> **THE EXERCISE**:
Reproduce the entries from their first line up to and including the line with "# The origin". Leave out everything after it.
━━━━━━━━━━━━━━━━━━━━
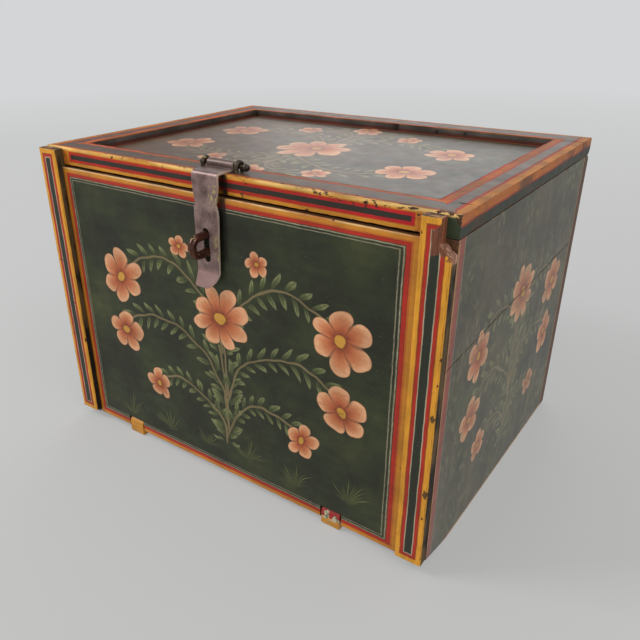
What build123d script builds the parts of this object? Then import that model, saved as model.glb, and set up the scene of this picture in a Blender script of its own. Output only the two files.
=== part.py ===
from build123d import *
import os
from math import cos, radians, sin, tan

# A painted wooden apothecary box: a carcass of planks, a framed lid hinged at the back,
# a front that drops on two wooden knuckles, and an iron hasp over a staple.
# Millimetres. X runs along the front, Y from front to back, Z up, and the box stands on Z = 0.
# The origin is under the middle of the whole box, the staple's reach included.

os.makedirs("parts", exist_ok=True)

# Driving dimensions
box_width = 450
box_height = 320
carcass_depth = 336
staple_reach = 29  # how far the staple stands out in front of the walls
wall = 14  # thickness of the carcass planks
lid_depth = 16.9  # height of the lid's rails
rail_width = 30
stile_width = 25
stile_proud = 10  # how far the stiles stand out in front of the walls
front_thickness = 12
front_proud = 3.3  # how far the drop front stands out in front of the walls
seam = 0.6  # between the walls and the lid
side_gap = 0.8  # between the drop front and each stile

# Planes that many pieces share
half_width = box_width / 2
front = staple_reach - (carcass_depth + staple_reach) / 2  # Y of the walls' front edges
back = front + carcass_depth
inside = half_width - wall  # X of the side walls' inner faces
back_inside = back - wall
lid_bottom = box_height - lid_depth
wall_top = lid_bottom - seam
plank_joint = 205  # height of the joint between the lower and upper planks
joint_gap = 0.4

# Base
base_thickness = 14
rabbet = 7  # how far the base board is let into the walls
base_front = front + 9.5

# Nails
nail_radius, nail_head_radius, nail_head = 1.2, 2.4, 1.0

# Drop front and its wooden hinge
front_face = front - front_proud
front_back = front_face + front_thickness
front_bottom, front_top = 6.6, 301.5
front_half = half_width - stile_width - side_gap
bullnose = front_thickness / 2
pivot_y = front_face + bullnose
pivot_z = front_bottom + bullnose
knuckle_places = (-137, 129)
knuckle_width, knuckle_radius, knuckle_gap = 20, 6.9, 1.7
knuckle_pin_radius, pin_clearance, knuckle_pin_reach = 1.75, 0.05, 14

# Staple
staple_x = -2.5
staple_legs = (251, 267)  # heights of its two legs
staple_wire, staple_shank = 3.0, 2.2
clench = 12

# Hasp
hasp_width, hasp_thickness = 29, 2.2
hasp_pin_radius = 2.0
hasp_pin_heads = {-22.5: 2.9, 26.5: 3.5}  # X and radius of the peened head at each end
hasp_pivot_y = front + 16
hasp_clear = 0.3  # between the strap and the lid's top
hasp_gap = 2.7  # between the strap and the drop front
hasp_pivot_z = box_height + hasp_clear + hasp_thickness + hasp_pin_radius + pin_clearance
eye_wire, eye_depth, eye_x = 1.9, 12, 19

# Rear hinges
hinge_places = (-130, 130)
hinge_length, leaf_thickness, leaf_reach = 36, 1.4, 9
hinge_inset = 4  # the pin's distance in front of the back face
hinge_y = back - hinge_inset
hinge_z = wall_top + seam / 2
hinge_barrel, hinge_pin, hinge_relief = 3.1, 1.5, 3.6
lid_stop = 50.8  # each of the two chamfers that meet when the lid stands open

# Lid
lid_front = front + 0.5
panel_recess = 8
panel_thickness = 7
panel_tongue = 5  # how far the lid panel is let into the rails
lap = lid_bottom + lid_depth / 2  # height at which the rails are halved at the corners

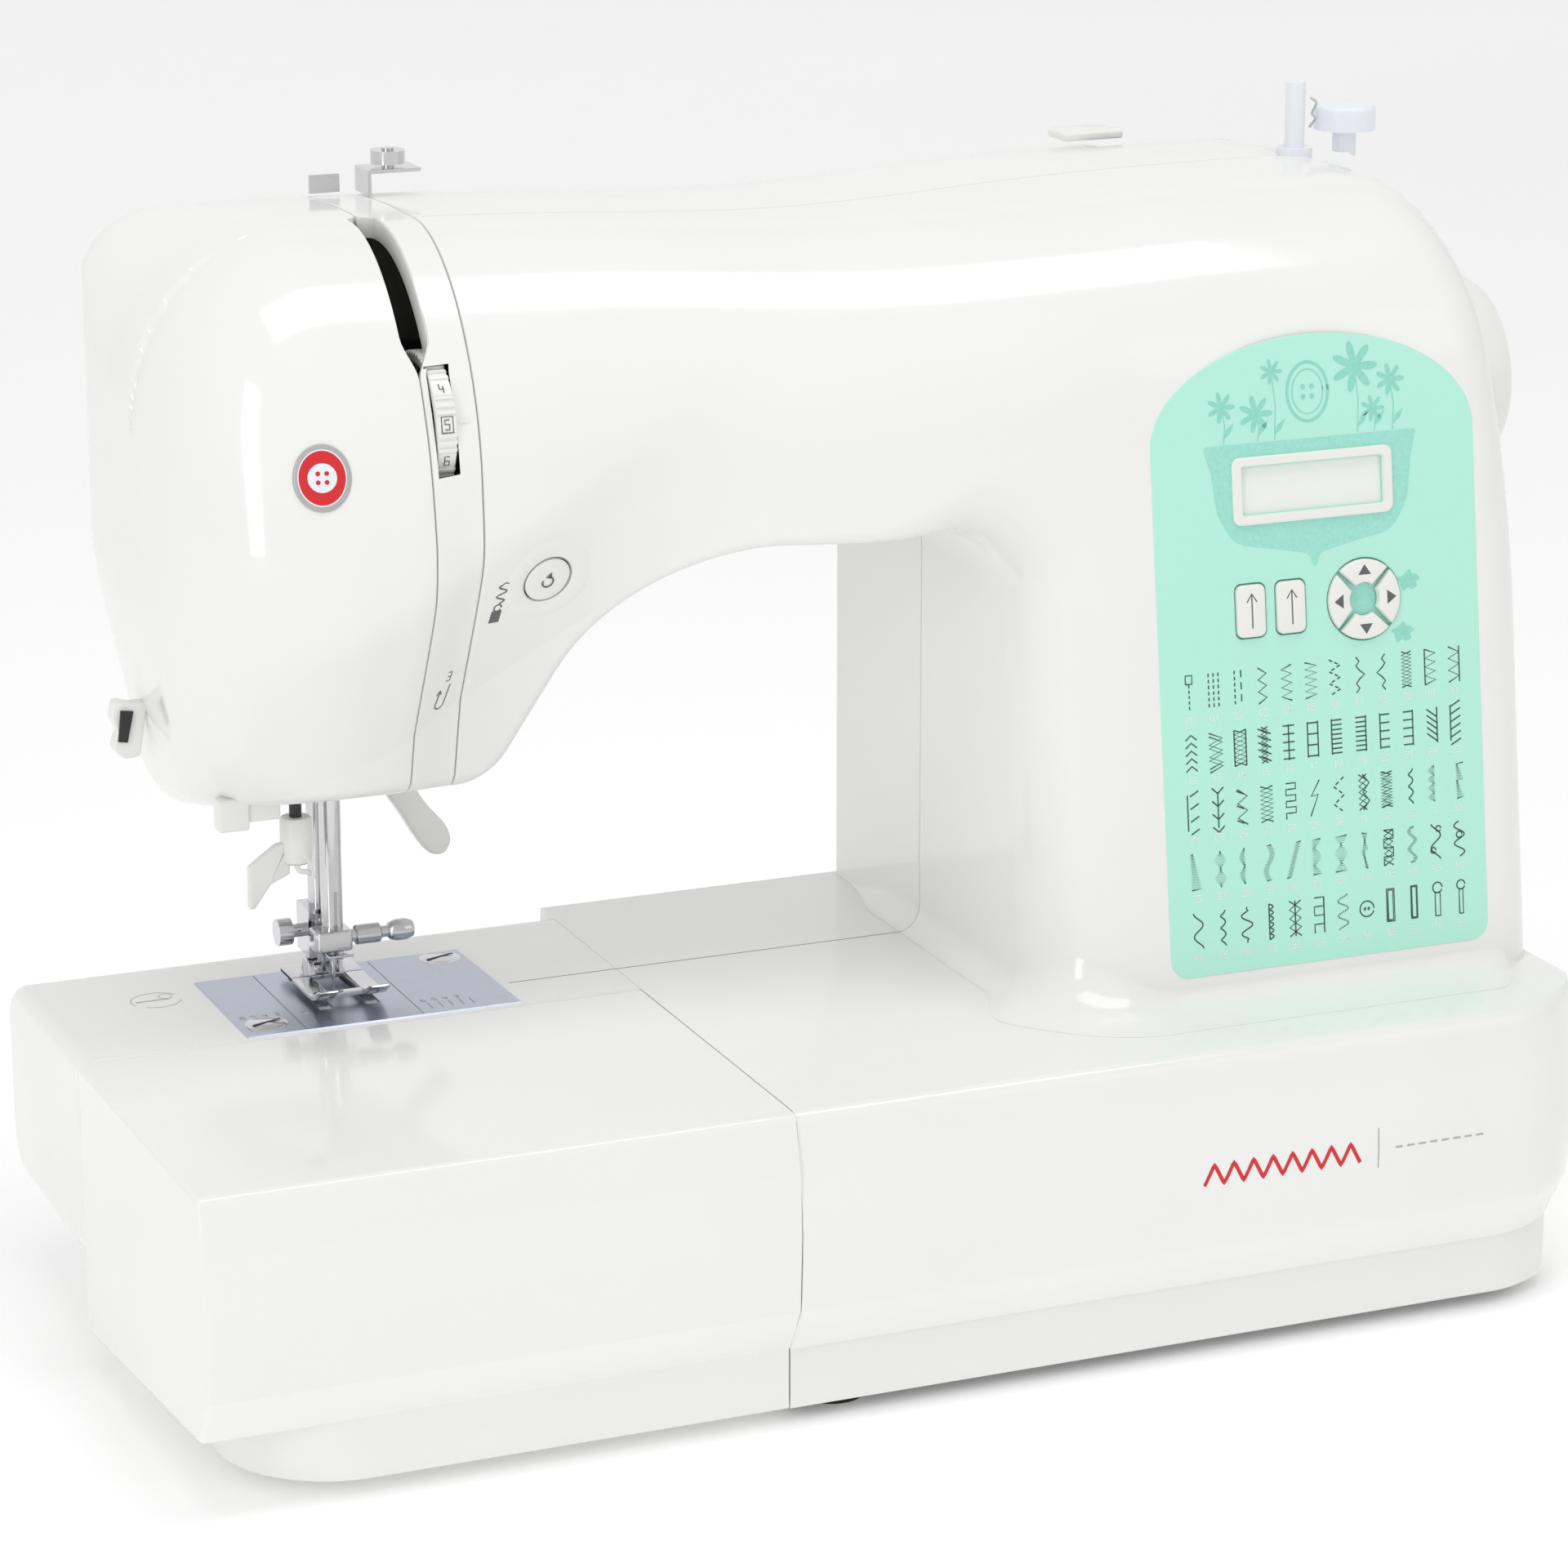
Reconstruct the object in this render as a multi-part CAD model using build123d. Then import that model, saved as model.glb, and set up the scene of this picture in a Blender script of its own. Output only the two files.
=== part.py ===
━━━━━━━━━━━━━━━━━━━━
> **FULL ANSWER**:
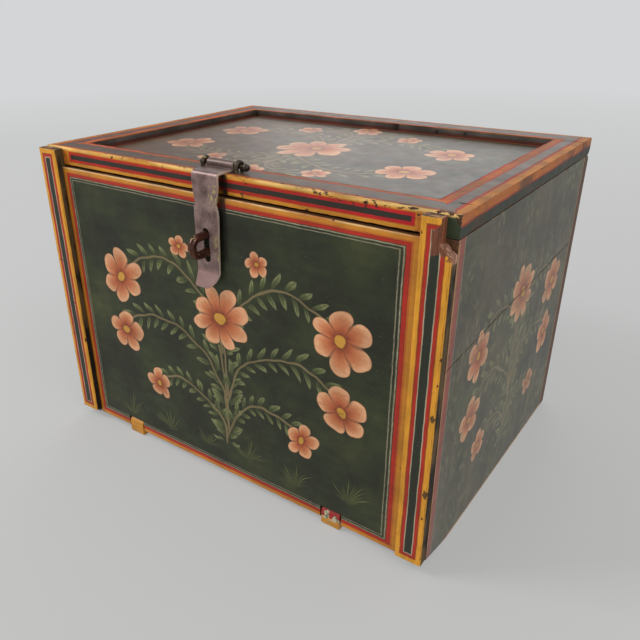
What build123d script builds the parts of this object? Then import that model, saved as model.glb, and set up the scene of this picture in a Blender script of its own. Output only the two files.
=== part.py ===
from build123d import *
import os
from math import cos, radians, sin, tan

# A painted wooden apothecary box: a carcass of planks, a framed lid hinged at the back,
# a front that drops on two wooden knuckles, and an iron hasp over a staple.
# Millimetres. X runs along the front, Y from front to back, Z up, and the box stands on Z = 0.
# The origin is under the middle of the whole box, the staple's reach included.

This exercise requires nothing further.